** START **

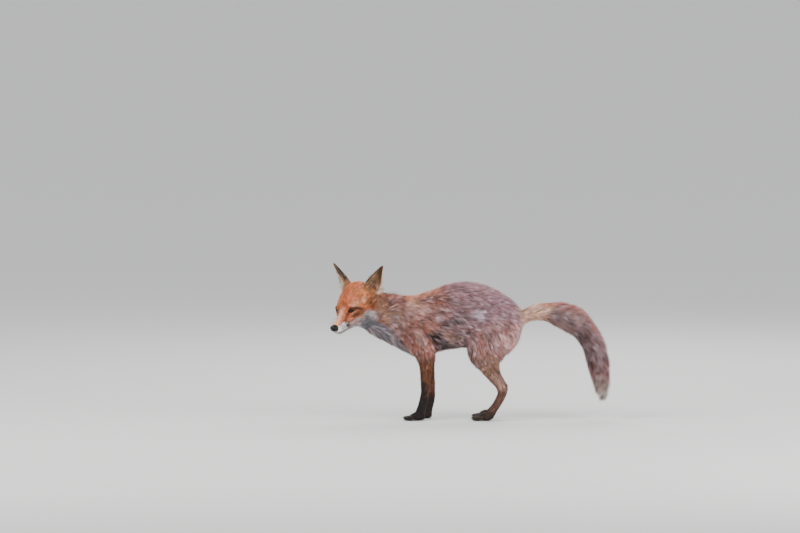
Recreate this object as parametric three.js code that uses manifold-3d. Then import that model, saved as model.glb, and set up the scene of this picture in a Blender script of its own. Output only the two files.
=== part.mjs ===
// A life-size red fox, squatting with an arched back, its head turned and lowered to its left,
// and its brush curving down behind. Millimetres, +Z up, the nose towards -X, the left side towards -Y.
//
// Each form is a loft: rings that run along a limb, a trunk or a tail, each ring an oval between
// two points of the side outline. The forms are joined, and thin cuts part them into named pieces.

import * as THREE from "three";
import { mergeVertices } from "three/addons/utils/BufferGeometryUtils.js";
import Module from "manifold-3d";

const wasm = await Module();
wasm.setup();

// ---- Driving dimensions --------------------------------------------------------------------

const GAP = 0.35; // width of the thin cuts between pieces
const FLOOR = 0; // the paws' flats
const HEAD_AT = [-376, -62, 328]; // the point midway between the eyes
const HEAD_TURN = 50; // degrees, the nose turned towards the left side
const HEAD_BOW = 29; // degrees, the nose lowered
const EYE_RADIUS = 9.2;
const EYE_APART = 48; // between the centres of the two eyeballs
const EAR_HEIGHT = 95;
const FORELEG_STEP = 22; // how far the right forepaw stands behind the left one
const HIND_STEP = 3; // how far the right hind paw stands behind the left one

// ---- Materials -----------------------------------------------------------------------------

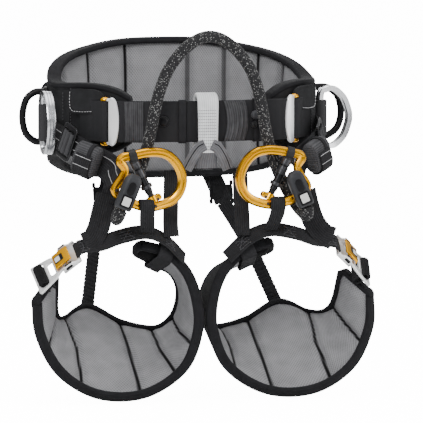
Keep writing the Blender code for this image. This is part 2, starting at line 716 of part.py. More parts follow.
def make_leg_buckle(end, side):
    silver = material("buckle_silver", SILVER, 0.3, 0.9)
    gold = material("anodised_gold", GOLD, 0.35, 0.8)
    steel = material("pin_steel", SILVER, 0.3, 0.95)
    black = material("webbing_black", BLACK, 0.75)
    origin, along, across, out = buckle_frame(side)

    def at(u, v, w):
        return origin + (along * u + across * v + out * w) / 1000

    def block(name, corners, finish):
        rings = [[at(u, v, w) for u, v, w in ring] for ring in corners]
        return loft(name, rings, finish)

    def profile(name, outline, half, finish):
        """A side outline of (u, w) points, carried across the buckle."""
        return block(name, [[(u, v, w) for u, w in outline] for v in (-half, half)], finish)

    rings = []
    for u, height in [(-10, 1.0), (-4, 1.0), (1, 4.8), (8, 4.8), (14, -1.0)]:
        outline = [(-14.9, -4.5), (14.9, -4.5), (14.9, height), (12.7, height)]
        outline += [(12.7, -2.9), (-12.7, -2.9), (-12.7, height), (-14.9, height)]
        rings.append([at(u, v, w) for v, w in outline])
    loft("buckle_body_" + end, rings, silver)
    pin = [at(4.5, v, 2.0) for v in (-12.4, 12.4)]
    rod("lever_pin_" + end, pin[0], pin[1], 0.0014, steel, 12)
    lever = [(-2.5, 4.2), (2.5, 4.2), (4.5, 3.8), (6.5, 4.2), (17.5, 3.6), (19.5, 1.4)]
    lever += [(19.5, 2.6), (17.5, 6.4), (4.5, 6.8), (-2.5, 6.0)]
    profile("buckle_lever_" + end, lever, 9.5, gold)
    outline = [(-16, 20), (-16, -20), (8, -16), (16, -11.8), (23, -11.0), (23, 11.0), (16, 11.8), (8, 16)]
    outline = [(u / 1000, v / 1000) for u, v in outline]
    place = place_at(at(33.0, 0, -1.0), -along, across)
    big = moved(rounded(0.0100, 0.0300, 0.0015), -0.0060, 0)
    small = moved(rounded(0.0070, 0.0180, 0.0015), 0.0070, 0)
    plate("buckle_tongue_" + end, outline, [big, small], 0.0028, place, silver)
    fold = []
    for u, w in [(41.2, -13.0), (41.2, -4.0), (41.2, 1.0)]:
        fold.append(at(u, 0, w))
    for i in range(1, 6):
        a = math.pi * i / 6
        fold.append(at(39.2 + 2.0 * math.cos(a), 0, 1.0 + 2.2 * math.sin(a)))
    for u, w in [(37.2, 1.0), (37.2, -4.0), (37.2, -13.0)]:
        fold.append(at(u, 0, w))
    rings = []
    for point, direction in zip(fold, tangents(fold)):
        outward = direction.cross(across).normalized()
        rings.append(box_section(point, across, outward, 0.0265, WEBBING_THICKNESS))
    loft("tongue_webbing_" + end, rings, black)


def main():
    clear_scene()
    make_belt()
    make_bridge()
    make_centre_loop()
    make_front_webbing()
    for end, side in (("left", -1), ("right", 1)):
        make_leg(side, end)
        make_waist_buckle(end, side)
        make_side(end, side)
        make_ring(end, side)
        make_sleeve(end, side)
        make_leg_straps(end, side)
        make_leg_buckle(end, side)


main()
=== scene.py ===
# %% [markdown]
# # A tree climbing saddle
# The saddle is a padded waist belt, two padded leg loops, two gated rings joined by a rope bridge, and the
# webbing and buckles that tie them together. The hard pieces that already look right keep the shape of the
# frame. Every soft piece is made here, over the place its plain solid holds.

import json
import math
import random

import bmesh
import bpy
from mathutils import Matrix, Vector

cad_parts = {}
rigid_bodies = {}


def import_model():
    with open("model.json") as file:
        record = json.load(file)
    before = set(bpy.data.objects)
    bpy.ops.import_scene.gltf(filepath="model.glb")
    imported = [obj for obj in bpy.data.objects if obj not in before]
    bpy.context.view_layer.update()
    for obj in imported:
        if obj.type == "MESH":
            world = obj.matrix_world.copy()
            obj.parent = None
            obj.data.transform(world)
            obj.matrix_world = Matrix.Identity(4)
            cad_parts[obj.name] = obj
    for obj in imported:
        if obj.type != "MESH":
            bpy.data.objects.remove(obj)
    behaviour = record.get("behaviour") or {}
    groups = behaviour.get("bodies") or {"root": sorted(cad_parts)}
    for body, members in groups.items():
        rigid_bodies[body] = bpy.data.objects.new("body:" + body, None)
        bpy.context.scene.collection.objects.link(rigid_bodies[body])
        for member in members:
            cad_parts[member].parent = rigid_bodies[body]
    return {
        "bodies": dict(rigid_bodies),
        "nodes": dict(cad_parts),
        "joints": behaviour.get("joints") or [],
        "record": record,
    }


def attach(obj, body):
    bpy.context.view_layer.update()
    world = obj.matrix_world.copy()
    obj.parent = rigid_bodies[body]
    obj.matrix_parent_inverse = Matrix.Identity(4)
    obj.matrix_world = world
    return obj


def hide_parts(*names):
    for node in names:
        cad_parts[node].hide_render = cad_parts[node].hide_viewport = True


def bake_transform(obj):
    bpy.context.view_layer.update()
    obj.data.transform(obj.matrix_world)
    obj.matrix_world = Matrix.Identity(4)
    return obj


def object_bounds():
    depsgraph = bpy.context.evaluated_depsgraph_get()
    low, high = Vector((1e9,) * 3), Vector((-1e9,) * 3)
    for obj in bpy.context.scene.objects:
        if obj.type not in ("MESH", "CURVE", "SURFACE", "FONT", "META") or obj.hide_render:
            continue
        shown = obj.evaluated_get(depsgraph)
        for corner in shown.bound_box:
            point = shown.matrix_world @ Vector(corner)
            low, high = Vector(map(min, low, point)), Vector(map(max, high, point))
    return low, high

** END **

Exactly as they stand, set down the lines from the top of the data through the line with "---- Driving dimensions".

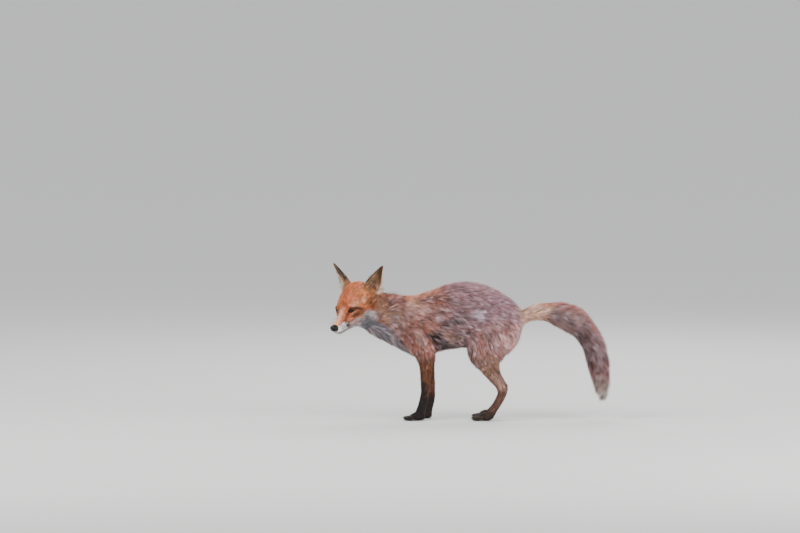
Recreate this object as parametric three.js code that uses manifold-3d. Then import that model, saved as model.glb, and set up the scene of this picture in a Blender script of its own. Output only the two files.
=== part.mjs ===
// A life-size red fox, squatting with an arched back, its head turned and lowered to its left,
// and its brush curving down behind. Millimetres, +Z up, the nose towards -X, the left side towards -Y.
//
// Each form is a loft: rings that run along a limb, a trunk or a tail, each ring an oval between
// two points of the side outline. The forms are joined, and thin cuts part them into named pieces.

import * as THREE from "three";
import { mergeVertices } from "three/addons/utils/BufferGeometryUtils.js";
import Module from "manifold-3d";

const wasm = await Module();
wasm.setup();

// ---- Driving dimensions --------------------------------------------------------------------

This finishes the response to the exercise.